In the private sector, they will hide behind their political cover, and tell you you are free to stay off their platforms if you don't like it. If you find a platform, like this one, they'll push it off servers and deny it access to basic mechanisms of finance; and in the long run, browsers will just refuse to render pages, and operating systems won't run unapproved browsers. In politics, their administrators will use non-judicial actions to punish you for straying. You'll be audited; you'll have regulatory problems, you'll lose custody of your children. Further, they're very good at finding judges who read the plain language of the constitution to mean what they want it to mean.

We can't hide behind our thin pieces of paper.

Yes, seems we are seeing the crushing of free speech by the powerful tech monopolies more and more daily. I will try to do everything to keep this site open and free to fight back.

@Admin Having been censored on other platforms for what I considered to be against their ToS by only the furthest stretching of metaphors, I very much appreciate that this site exists. I also hope that everyone speaks freely, and at least tries to do so from their honest best self, whatever that is for each individual.

@Stinkybob Elsewhere powerful tech monopolies will buy them out and shut it down like there doing now

1

I am a fanatical FOS person. It’s not a free country if u are limited in any way. There’s only 2 exceptions in my book:

  1. Directly inciting violence
  2. Defamation (unless it’s true!).
    >> you should be censored if you are lying to defame someone (and there’s solid proof it’s a lie)

But as far as kids: shit, Christians are allowed to brainwash (and scare the fuck outta them) en masse! Christians teach kids that one day the world is gonna end and some will burn eternally!!
>>>. And they’re worried about them hearing free speech ?!

1

This shows the advantage of case law, if something incites violence then there must be history of it doing so.

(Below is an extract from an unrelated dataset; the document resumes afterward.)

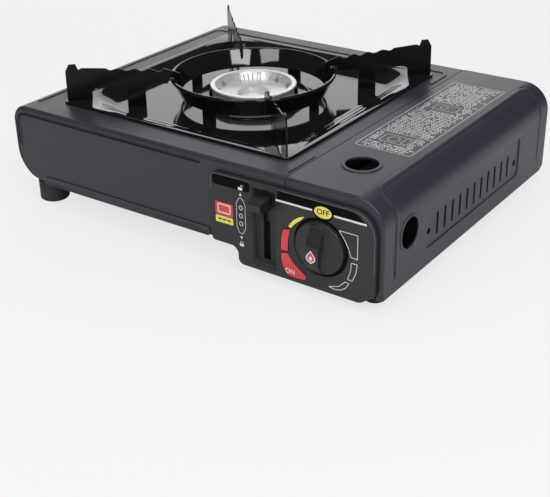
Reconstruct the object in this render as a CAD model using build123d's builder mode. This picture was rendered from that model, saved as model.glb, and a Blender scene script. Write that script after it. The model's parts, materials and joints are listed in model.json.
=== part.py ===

This is why in part hate laws are so malevolent, they have no standard to go by and go for the lowest, ie pug dogs giving nazi salutes.

1

Obviously there are some limits otherwise if someone wants you dead for whatever reason and issues death threats and "I know where you live" type messages, then the police wouldn't be able to do anything, because they'd be allowed to say that.

So yeah... I suppose that as long as what you say has some sort of factual basis behind it, and not an unfounded opinion, then screw the controversy-- go nuts with what you want to say.